Why do we call them heroes, one guys asks of the vanished in The Leftovers? My brother-in-law disappeared, he said, and “he was a piece of sh*t.” And in any other instance, that character would’ve reluctantly gone to the funeral, bit his tongue while his wife grieved, and moved on with this life. In The Leftovers, however, he still has to contend with his brother-in-law’s death three years later. He has to attend a parade to celebrate his life. “Everybody is ready to feel better,” the mayor says. And that’s our natural instinct. But in The Leftovers, those instincts are thwarted by a bigger force.

Why these people disappeared is a mystery, but so is death. We don’t any better understand why one person has to die than we understand why 2 percent of the world’s population disappears. But that number is big enough that at least the characters in The Leftovers can’t simply overlook it. They can’t say, “Well, they’re in heaven now.” Or “she’s in a better place.” Or even, “When you die, it’s just over.” The sudden disappearance of two percent of the population makes you question everything about your own belief system, about religion, about science, about death. You can’t escape it. You can’t throw yourself into your job, because someone there is gone, or someone there knows someone who is gone. Death is all around them. You can’t even look to the Bible, or the Koran, or whatever your religious text might be, because there’s no Biblical explanation for why those particular people were chosen, as Christopher Eccleston’s character suggests in the series.

There’s a lot going on in the pilot episode of The Leftovers. The Chief of Police, Kevin, lost his wife, Laurie, to the Guilty Remnant, which chooses to smoke, stay silent, and spook people into joining them. His son Tom is involved with another cult, of sorts, whose leader apparently has the power to heal people of their guilt and/or abandonment issues. His daughter Jill is trying to live a normal teenage girl’s life with all of this hanging over her. There’s deer/antler imagery. There are feral dogs. There’s a town trying desperately to move past their losses.

But all of that is simply a mirror that’s being held up to our faces by Perrotta and Lindelof, and they’re asking us to look at ourselves, look at our lives, and confront death. What do we believe? Can we truly square our beliefs with reality? What does it mean to lose someone? How do we cope, or do we simply deny? The Leftovers is designed to take denial out of the equation. In the context of this drama, we can’t just ignore death. We have to ask these questions of ourselves. We have to look death straight on.

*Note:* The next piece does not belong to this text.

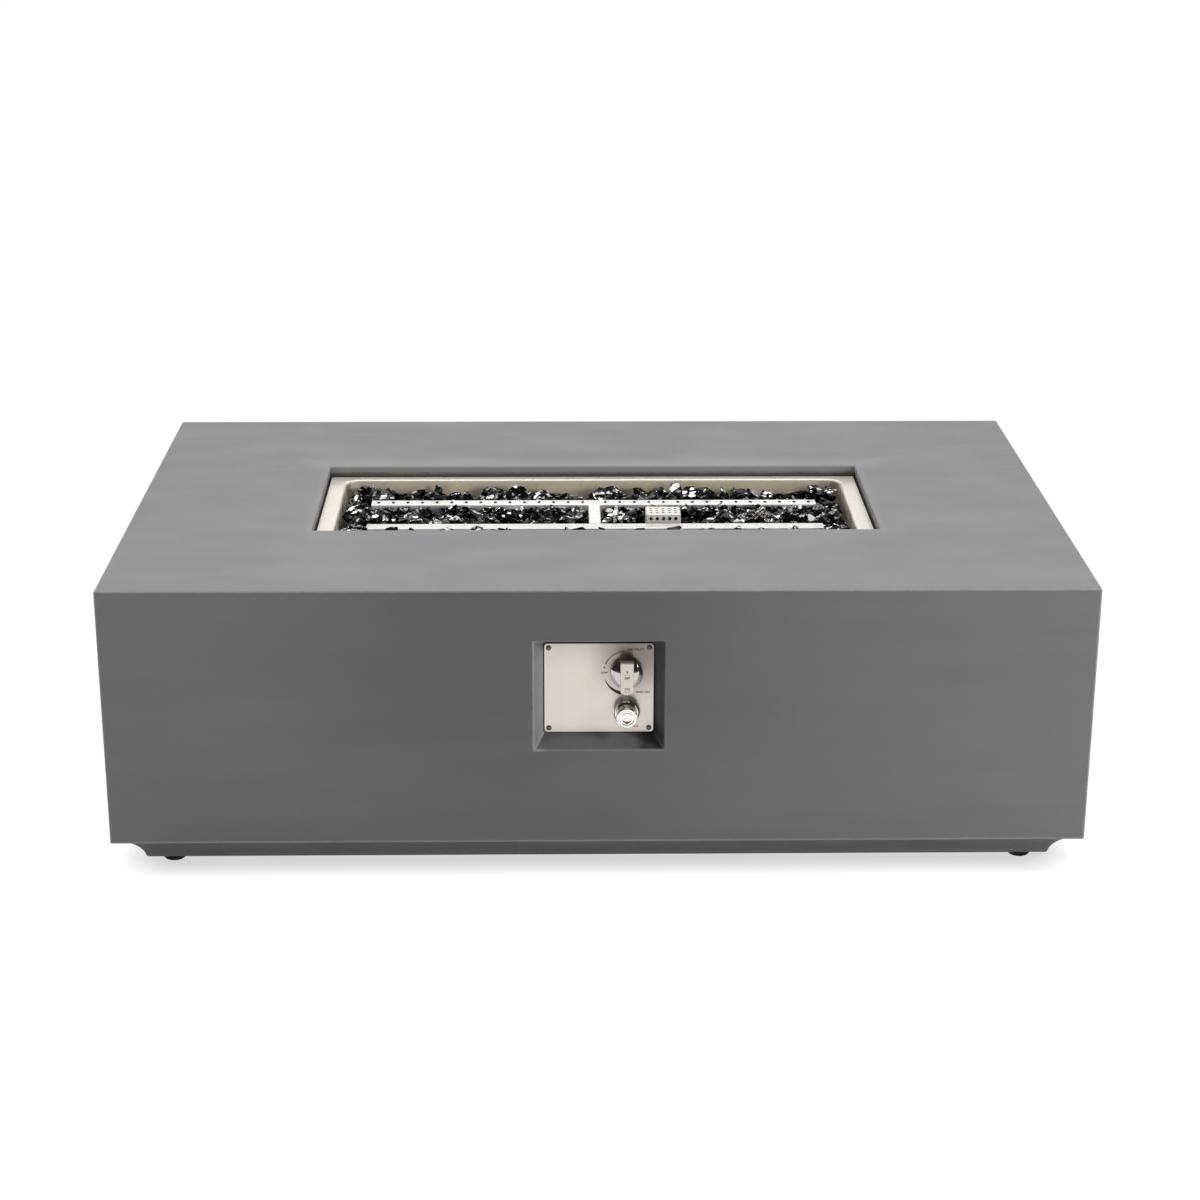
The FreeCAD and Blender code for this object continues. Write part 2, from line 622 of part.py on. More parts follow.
def shield():
    """The perforated hood over the ignition parts, and the bracket that holds them."""
    hood = new_body("pilot_shield", shield_x, shield_y, pan_floor)
    tall = shield_top - pan_floor
    pad(hood, rectangle(new_sketch(hood, "XY_Plane"), shield_width, shield_reach), tall)
    half = shield_width.value / 2
    front_edge = -shield_reach.value / 2

    def folded(edge):
        box = edge.BoundBox
        front_corner = upright(edge) and box.YMax < 0
        top_side = lies_at(edge, tall) and (box.YLength > 1 or box.YMax < 0)
        return front_corner or top_side
    round_edges(hood, 2, folded)
    inside = rectangle(new_sketch(hood, "XY_Plane"), shield_width - sheet_metal * 2, shield_reach, y=sheet_metal)
    pocket(hood, inside, tall - sheet_metal, reverse=True)
    for side in (-1, 1):
        foot = rectangle(new_sketch(hood, "XY_Plane"), 9, 16, x=(shield_width / 2 + 3.9) * side)
        pad(hood, foot, sheet_metal)
        pocket(hood, circle(new_sketch(hood, "XY_Plane"), 1.7, foot_hole_x * side), 3, both=True)
    top_hole = circle(new_sketch(hood, "XY_Plane", tall + 1), 2.2, -16.6, -8.7)
    first = pocket(hood, top_hole, 4)
    repeat(hood, first, ("X_Axis", 5, 33.2), ("Y_Axis", 3, 17.4))
    front_hole = circle(new_sketch(hood, "XZ_Plane", shield_reach / 2 + 1), 2.5, -16.6, tall - 6)
    first = pocket(hood, front_hole, 4)
    repeat(hood, first, ("X_Axis", 5, 33.2))

    bracket = new_body("pilot_bracket", shield_x, shield_y, pan_floor)
    metal = 1.5
    strip = outline(new_sketch(bracket, "YZ_Plane"), [
        (9 - metal, 0), (19, 0), (19, metal), (9, metal), (9, 20), (-9, 20), (-9, 20 - metal),
        (9 - metal, 20 - metal)])
    pad(bracket, strip, 34, both=True)
    grips = circle(new_sketch(bracket, "XY_Plane", 21), 3.1, lead_pitch / 2)
    circle(grips, 3.1, -lead_pitch / 2)
    pocket(bracket, grips, 4)
    pocket(bracket, circle(new_sketch(bracket, "XY_Plane"), 1.7, 0, 14), 2, reverse=True)

    screws = new_body("pan_screws", shield_x, shield_y, pan_floor)
    low = -sheet_metal - 3
    for x, y, seat in ((-foot_hole_x, 0, sheet_metal), (foot_hole_x, 0, sheet_metal), (as_size(0), 14, as_size(metal))):
        pad(screws, circle(new_sketch(screws, "XY_Plane", low), 1.6, x, y), seat - low)
        pad(screws, circle(new_sketch(screws, "XY_Plane", seat), 3.2, x, y), 2)

    floor_gap = pan_under - pan_floor
    for side, label in ((-1, "electrode_insulator"), (1, "thermocouple_probe")):
        x = shield_x + lead_pitch * side / 2
        piece = new_body(label, x, shield_y, pan_floor)
        if side < 0:
            turned(piece, [(0.85, 8), (3, 8), (3, 20), (4.2, 20), (4.2, 23), (3, 23), (3, 38), (2, 40), (0.85, 40)])
        else:
            turned(piece, [(0, 8), (3, 8), (3, 20), (4.2, 20), (4.2, 23), (3, 23), (3, 45), (0, 48, 3)])
    rod = new_body("electrode_rod", shield_x - lead_pitch / 2, shield_y, pan_floor + 48)
    spine = bend_path(new_sketch(rod, "YZ_Plane"), as_size(-38), as_size(-7), as_size(3))
    follow(rod, "AdditivePipe", circle(new_sketch(rod, "XY_Plane", -38), 0.8), spine)

    grommets = new_body("lead_grommets", shield_x, shield_y, pan_floor)
    for side in (-1, 1):
        x = lead_pitch * side / 2
        for radius, start, tall in ((7, 0, 1.5), (5, floor_gap, sheet_metal), (7, floor_gap - 1.5, 1.5)):
            sketch = circle(circle(new_sketch(grommets, "XY_Plane", start), radius, x), 1.6, x)
            pad(grommets, sketch, tall)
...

It’s going to be an interesting, thought-provoking, and heavy 10 weeks. Buckle the f**k in.

Random Notes

— There’s color imagery right out of the gate. Light blue is everywhere, in the font chosen to advertise the parade, in the ribbons hung to denote lost family members, in the shirts many of the characters wear, in the color of doors. Once you see it, it’s inescapable.

— “God sat this one out,” an “expert” tells a Senator during the Congressional hearing. In other words, don’t look for religious explanations here.

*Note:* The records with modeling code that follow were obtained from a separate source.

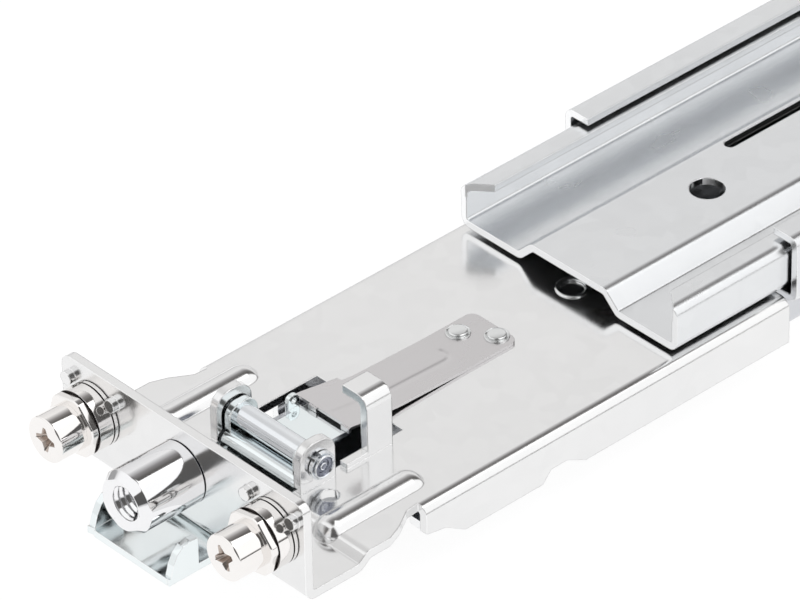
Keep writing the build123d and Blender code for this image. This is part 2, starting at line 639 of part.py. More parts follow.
parts = {
    "front_bracket": bracket(WEB_TOP),
    "front_rack_pins": Compound(children=pair(rack_pin)),
    "front_pin_collars": Compound(children=pair(collar)),
    "front_centre_nut": centre_nut(),
    "front_pivot_pin": pivot_pin(),
    "front_retaining_rings": retaining_rings(),
    "front_latch_lever": lever(),
    "front_pivot_tube": pivot_tube(),
    "front_leaf_spring": leaf_spring(WEB_TOP),
    "front_spring_rivets": spring_rivets(WEB_TOP),
    "plate_rivets": channel_rivets(PLATE_RIVETS, WEB_TOP),
    "guide_channel": guide_channel(),
    "guide_rivets": channel_rivets(GUIDE_RIVETS, WEB_BOTTOM + GUIDE_SHEET),
    "slide_outer": slide_outer(),
    "stop_bumper": stop_bumper(),
    "ball_cage": ball_cage(),
    "slide_balls": slide_balls(),
    "chassis_rail": chassis_rail(),
    "arm_channel": arm_channel(),
    "rear_bracket": rear(bracket(ARM_BOTTOM, TONGUE_RIVETS)),
    "rear_tongue_rivets": tongue_rivets(),
    "rear_rack_pins": Compound(children=[rear(pin) for pin in pair(rack_pin)]),
    "rear_pin_collars": Compound(children=[rear(ring) for ring in pair(collar)]),
    "rear_centre_nut": rear(centre_nut()),
    "rear_pivot_pin": rear(pivot_pin()),
    "rear_retaining_rings": rear(retaining_rings()),
    "rear_latch_lever": rear(lever()),
    "rear_pivot_tube": rear(pivot_tube()),
    "rear_leaf_spring": rear(leaf_spring(ARM_BOTTOM)),
    "rear_spring_rivets": rear(spring_rivets(ARM_BOTTOM)),
}

for name, shape in parts.items():
    export_step(shape, "parts/" + name + ".step")
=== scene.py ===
"""Looks of the adjustable-depth slide rail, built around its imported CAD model.

The frame is the CAD frame: X runs along the rail, Y across it, Z away from the server.
Sizes of the rail's pieces are millimetres, which MM turns into metres, and angles are degrees.
The camera, the floor and the lamp are placed in metres.
"""
import json
import math
from collections import namedtuple

import bmesh
import bpy
from mathutils import Matrix, Vector


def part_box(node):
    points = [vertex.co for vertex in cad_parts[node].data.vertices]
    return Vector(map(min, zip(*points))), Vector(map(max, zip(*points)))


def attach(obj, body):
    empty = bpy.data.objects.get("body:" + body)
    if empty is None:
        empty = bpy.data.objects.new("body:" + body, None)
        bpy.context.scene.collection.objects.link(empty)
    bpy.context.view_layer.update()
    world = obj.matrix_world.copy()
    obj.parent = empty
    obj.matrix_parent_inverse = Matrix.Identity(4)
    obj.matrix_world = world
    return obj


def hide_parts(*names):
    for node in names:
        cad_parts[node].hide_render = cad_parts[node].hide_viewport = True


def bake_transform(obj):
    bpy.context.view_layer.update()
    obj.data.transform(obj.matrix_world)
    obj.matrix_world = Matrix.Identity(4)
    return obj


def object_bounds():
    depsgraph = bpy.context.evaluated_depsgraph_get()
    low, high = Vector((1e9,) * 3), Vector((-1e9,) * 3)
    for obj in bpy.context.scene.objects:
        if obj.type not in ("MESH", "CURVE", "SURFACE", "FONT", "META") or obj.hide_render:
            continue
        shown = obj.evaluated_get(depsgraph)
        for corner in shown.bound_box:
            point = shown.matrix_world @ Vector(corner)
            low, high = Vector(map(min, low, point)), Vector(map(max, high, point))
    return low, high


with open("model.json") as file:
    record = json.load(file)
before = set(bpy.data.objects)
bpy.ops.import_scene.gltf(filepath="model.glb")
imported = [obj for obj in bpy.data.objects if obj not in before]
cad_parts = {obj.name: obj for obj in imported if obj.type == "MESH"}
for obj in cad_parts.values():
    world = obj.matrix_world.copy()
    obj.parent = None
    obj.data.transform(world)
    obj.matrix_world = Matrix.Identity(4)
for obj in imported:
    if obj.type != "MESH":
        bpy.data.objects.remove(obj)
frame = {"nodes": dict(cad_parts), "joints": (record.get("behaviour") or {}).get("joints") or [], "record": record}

MM = 0.001
cad_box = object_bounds()


def joint_place(name):
    """Place of a joint in the CAD frame."""
    return next(joint["pos_m"] for joint in frame["joints"] if joint["name"] == name)


front_pivot = joint_place("front_latch")
closed_length = front_pivot[0] + joint_place("rear_latch")[0]


# Node helpers

NOISE_LOW = 0.25
NOISE_HIGH = 0.75
EDGE_SAMPLES = 6
EDGE_GAIN = 6.0


def new_material(name):
    """Empty node material with an output node."""
    material = bpy.data.materials.new(name)
    material.use_nodes = True
    tree = material.node_tree
    tree.nodes.clear()
    output = tree.nodes.new("ShaderNodeOutputMaterial")
    return material, tree, output


def feed(tree, socket, value):
    """Links an input to a socket, or sets it to a plain value."""
    if isinstance(value, bpy.types.NodeSocket):
        tree.links.new(value, socket)
    else:
        socket.default_value = value


def add(tree, kind, settings=(), **inputs):
    """Adds a node, sets its properties and fills or links its inputs by name."""
    made = tree.nodes.new(kind)
    for key, value in dict(settings).items():
        setattr(made, key, value)
    for key, value in inputs.items():
        feed(tree, made.inputs[key.replace("_", " ")], value)
    return made


def math_node(tree, operation, a, b=0.0, c=0.0):
    """Math node whose operands are sockets or numbers."""
    made = add(tree, "ShaderNodeMath", {"operation": operation})
    for socket, value in zip(made.inputs, (a, b, c)):
        feed(tree, socket, value)
    return made.outputs[0]


def mapped(tree, value, from_range, to_range=(0.0, 1.0)):
    """Maps a value from one range onto another, held at the ends."""
    made = add(tree, "ShaderNodeMapRange", {"clamp": True}, Value=value)
    for name, number in zip(("From Min", "From Max", "To Min", "To Max"), (*from_range, *to_range)):
        made.inputs[name].default_value = number
    return made.outputs["Result"]


def spread(tree, value, low, high):
    """Maps a noise, which mostly lies between its low and high mark, onto a range."""
    return mapped(tree, value, (NOISE_LOW, NOISE_HIGH), (low, high))


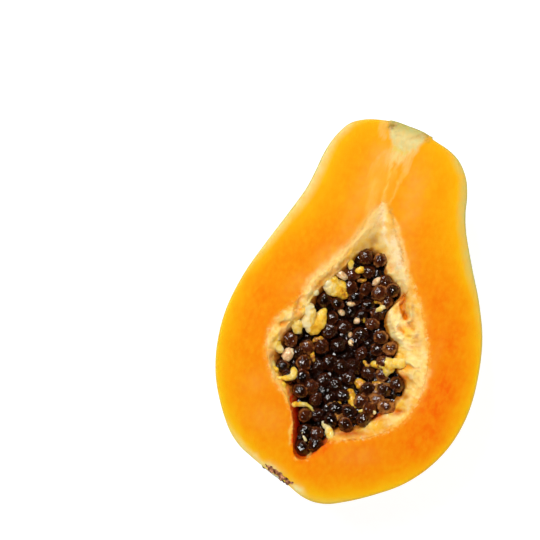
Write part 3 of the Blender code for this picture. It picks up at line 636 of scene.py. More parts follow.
def body_rows():
    """The stations of the fruit, redrawn at even steps along its outline."""
    ends = [(*pole, *pole, 0.0, pole[1]) for pole in (STEM_POLE, BLOSSOM_POLE)]
    fine = smooth_curve([ends[0], *STATIONS, ends[1]], STATION_STEPS)
    steps = np.hypot(*np.diff(fine[:, 0:2], axis=0).T) + np.hypot(*np.diff(fine[:, 2:4], axis=0).T)
    run = np.concatenate([[0], np.cumsum(steps)])
    wanted = np.linspace(0, run[-1], ROW_COUNT + 2)[1:-1]
    return np.column_stack([np.interp(wanted, run, column) for column in fine.T])


def with_stub(points):
    """Raises the round stub of the stalk, with its uneven broken edge, out of the stem end."""
    reach = np.hypot(points[:, 0] - STUB_CENTRE[0], points[:, 2])
    turn = np.arctan2(points[:, 2], points[:, 0] - STUB_CENTRE[0])
    ragged = 0.5 * np.sin(5 * turn + 1.0) + 0.4 * np.sin(11 * turn)
    rise = STUB_PROUD * (1 - smoothstep(STUB_RADIUS - 0.9 + ragged, STUB_RADIUS + 0.5 + ragged, reach))
    out = points.copy()
    out[:, 1] += np.where(points[:, 1] > NECK_END, rise, 0.0)
    return out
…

— On the second re-watch, once I knew that Kevin and Laurie were married, I thought it was interesting that Kevin essentially picked his wife up during the parade scuffle and neither of them really even acknowledged each other. The woman Laurie has become is clearly not the wife he once knew.

— There’s going to be a lot more to suss out in the weeks to come, but let’s wait and watch subsequent episodes so we can put some of the other developments into context. Those feral dogs, however, are a fascinating wrinkle, and very Lindelofian. We’ve got our first smoke monster.

— If you don’t have HBO, and want to sample The Leftovers, the pilot episode is currently available on Yahoo.